Data Sciences Institute Reproducibility Thematic Program
The growing use of large-scale complex data across disciplines has brought the challenge of reproducibility to the forefront. But how can we foster trust in data-informed research? The Data Sciences Institute (DSI) Reproducibility Thematic Program aims to address such questions by focusing on the development of widely adoptable methodology and processes to share data and code, as well as the development of infrastructure, methods, and models that support reproducible and reliable research. Ambitions for the program include educating the next generation of researchers on the importance of transparency, removing the intimidation factor from reproducibility, and supporting researchers in identifying their path to reproducibility.
“There is a lot of discussion about how the lack of reproducible results may make people question their confidence in science. We saw this play out during the pandemic. Robust and reproducible processes are paramount to maintaining confidence in the research enterprise and ensuring the generation of reliable results upon which science builds. We want to push to make the DSI a centre for reproducible science, and help researchers understand how to adopt best practices in reproducibility,” says Timothy Chan, DSI associate director of research and thematic programming.
Last fall, the DSI held an open call for researchers to co-lead this thematic program. Reproducibility co-leads Professors Rohan Alexander, Benjamin Haibe-Kains and Jason Hattrick-Simpers represent different research fields– from social sciences to life and physical sciences – but they are united in their passion for supporting and advocating for transparency and reproducibility in research. They are in the process of developing programs and community-building activities.
Stay tuned for Reproducibility activities and opportunities.
2022 Toronto Workshop on Reproducibility
The Reproducibility Thematic Program kicked off with a multi-day workshop that brought together over 460 academic, industry, and non-profit participants on the critical issue of reproducibility in applied statistics and related areas. The workshop was hosted by the DSI and CANSSI Ontario.
Topics at the workshop ranged from reproducibility in language modelling and machine learning, to biomedical research, to integrating reproducibility in undergraduate social science programs and reproducibility in crowd science.
The workshop featured over forty speakers from the University of Toronto, University Health Networks, Canadian and International research universities and focused on evaluating and teaching reproducibility, as well as reproducibility practices. “We were tremendously pleased with the caliber of the speakers,” says Rohan Alexander, the lead organizer. “The deep engagement speaks to the importance of reproducibility. To create understanding it is important that others can trust results.”

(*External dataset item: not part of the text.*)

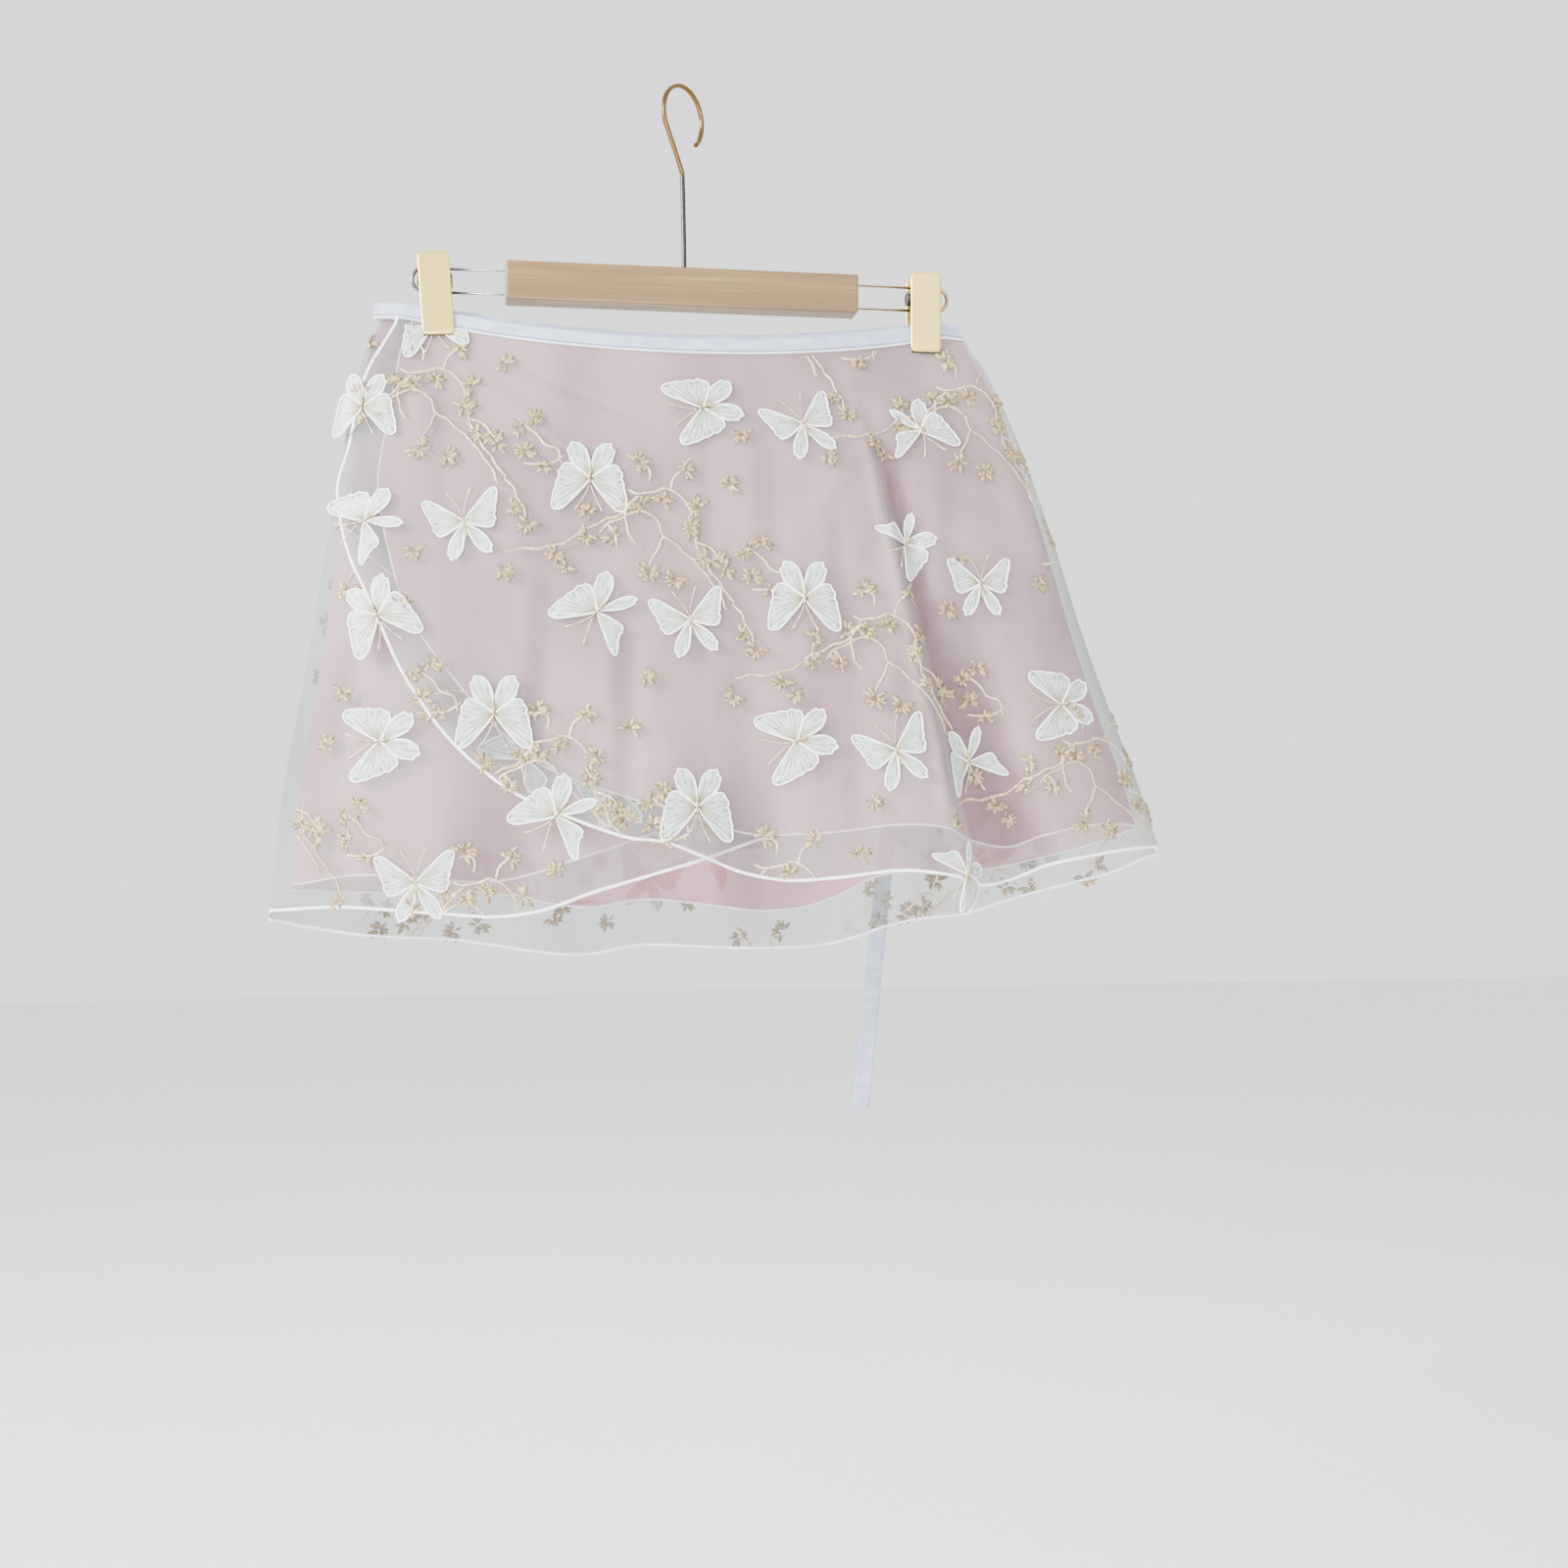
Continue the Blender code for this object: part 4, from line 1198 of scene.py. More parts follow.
@dataclass(frozen=True)
class Panel:
    """One panel of one layer: its surface and the rolled thread edge round its hem.

    roll is the rolled edge's radius, and cut the size of the cloth it is cut from, both in metres.
    """

    layer: Layer
    turn: Turn
    columns: int
    rows: int
    roll: float
    cut: tuple[float, float]
    half_waist: float = 0.27
    stitch_pitch: float = 0.0022
    stitch_step: float = 0.0007

    @property
    def node(self) -> str:
        """The solid that this panel stands for."""
        side = "back" if self.turn is Turn.BACK else f"{self.turn.value}_front"
        return f"{self.layer.value}_{side}"

    def surface(self) -> tuple[Array, Array, Array]:
        """Lays the panel's grid on the skirt's form.

        Returns:
            The grid's angles, drops and points.
        """
        angle, drop = FORM.panel(self.layer, self.turn, self.columns, self.rows)
        offset = FORM.offset(self.layer, self.turn, angle, drop)
        return angle, drop, FORM.point(angle, drop, offset, self.turn is not Turn.UNDER)

    def build(self, cloth: Material, thread: Material, slot: str) -> None:
        """Makes the sheet and its rolled edge.

        Args:
            cloth: the sheet's finish.
            thread: the rolled edge's finish.
            slot: not used.
        """
        angle, drop, points = self.surface()
        places = np.stack([angle * self.half_waist, drop], axis=-1)
        faces = grid_faces(self.columns, self.rows)
        normal = outward_of(points)
        facing = np.where(np.cos(angle) >= 0.0, -1.0, 1.0) * normal[..., 1]
        if facing.sum() < 0.0:
            faces = faces[:, ::-1]
            normal = -normal
        patch = Patch(points.reshape(-1, 3), faces, places.reshape(-1, 2))
        sheet = add_piece(f"{self.node}_cloth", [patch], [cloth], "cloth")
        # steep sets how much more the sheer cloth hides where it turns away; trough is the share of painted
        # shade in troughs and creases.
        shades = {"steep": 1.0 - np.abs(normal[..., 1]), "trough": FORM.trough(angle, drop)}
        for name, values in shades.items():
            layer = sheet.data.attributes.new(name, "FLOAT", "POINT")
            layer.data.foreach_set("value", values.astype(np.float32).ravel())
        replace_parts(sheet, self.node)
        edge = self.rolled_edge(points, normal, thread)
        cells = np.cross(np.diff(points, axis=0)[:, :-1], np.diff(points, axis=1)[:-1])
        area = float(np.linalg.norm(cells, axis=-1).sum())
        log.info("%s area %.4f of %.4f", self.node, area, self.cut[0] * self.cut[1])

    def roll_radius(self, run: Array, around: Array) -> Array:
        """The roll's radius: it swells once a stitch, the swelling winding round it, and varies slowly."""
        stitch = 1.0 + 0.16 * np.sin(2.0 * math.pi * run / self.stitch_pitch - around)
        return self.roll * stitch * (1.0 + 0.10 * np.sin(run * 310.0) * np.sin(run * 83.0))

    def rolled_edge(self, points: Array, normal: Array, thread: Material) -> Item:
        """Thread cast over the edge: a tube along the free edge, its radius swelling at every stitch.

        Args:
            points: the panel's grid.
            normal: its normals.
            thread: the roll's finish.

        Returns:
            The rolled edge.
        """
        line, out = points[:, -1], normal[:, -1]
        if self.turn is Turn.TOP:
            line = np.vstack([points[0, :-1], line])
            out = np.vstack([normal[0, :-1], out])
        if self.turn is Turn.UNDER:
            line = np.vstack([line, points[-1, -2::-1]])
            out = np.vstack([out, normal[-1, -2::-1]])
        length = np.linalg.norm(np.diff(line, axis=0), axis=1).sum()
        only_places = np.array([1, 1, 1, 0, 0, 0])
        both = smooth_path(np.hstack([line, out]), int(length / self.stitch_step), only_places)
        patch = tube(both[:, :3], both[:, 3:], round_section(self.roll_radius, 0.8), 6)
        turned = patch._replace(places=patch.places * np.array([1.0, 1.0 / self.stitch_pitch]))
        return add_piece(f"{self.node}_rolled_edge", [turned], [thread], "thread")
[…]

Reproducibility champion and world-renowned computer scientist, Professor Joëlle Pineau, spoke to improving reproducibility in machine learning research. “Reproducibility is a minimum necessary condition for a finding to be believable and informative,” says Pineau, an associate professor at the School of Computer Science at McGill University. She co-directs the Reasoning and Learning Lab at McGill and also leads the Facebook AI Research lab.
Professor Colm-Cille Patrick Caulfield from the University of Cambridge discussed why an honest discussion of uncertainty in models is critical for climate science. “We have such a complex climate system, only by ensuring transparency can we be 100% confident in our predictions,” Caulfield says. The DSI and the C2D3 Cambridge Centre for Data-Driven Disc are planning to host joint workshops around the DSI’s Thematic Programs of Inequity and Reproducibility.
Meet the Reproducibility Co-Leads
The DSI is excited to announce co-leads for its Thematic Program in Reproducibility. The co-leads are responsible for the thematic program events, activities, and community-building.
Rohan Alexander is an assistant professor at the Faculty of Information and Department of Statistical Sciences at the University of Toronto. He is the assistant director of CANSSI Ontario, a senior fellow at Massey College, and a faculty affiliate at the Schwartz Reisman Institute for Technology and Society. He is interested in using statistics to understand the world.
“I am particularly interested in how we turn something as complicated as society into a dataset that can be analyzed, and what we lose in exchange for the benefits that such statistical modeling brings. I applied to be a Reproducibility co-lead to contribute to the improvements that are happening in the social sciences and to share and learn from other disciplines.”
Benjamin Haibe-Kains is a senior scientist with the University Health Network and an Associate Professor of Medical Biophysics at the Temerty Faculty of Medicine. His research program focuses on developing multimodal models, using radiological images and large-scale genomic data, to predict the survival and therapy response of cancer patients.
“I have always been passionate about research transparency and reproducibility, key components of Open Science. When I saw that the newly created Data Sciences Institute had an open call for leading their Reproducibility Theme, I could not miss this unique opportunity to educate on how to make research more transparent and reproducible.”
Jason Hattrick-Simpers is a Professor at the Department of Materials Science and Engineering, at the University of Toronto and a Research Scientist at CanmetMATERIALS. His research focuses on the creation of tools to enable the discovery of new corrosion-resistant materials or new materials for converting waste heat into usable energy.
“Reproducibility is at the heart of the scientific method and is what allows us to live in a world filled with technological wonders.”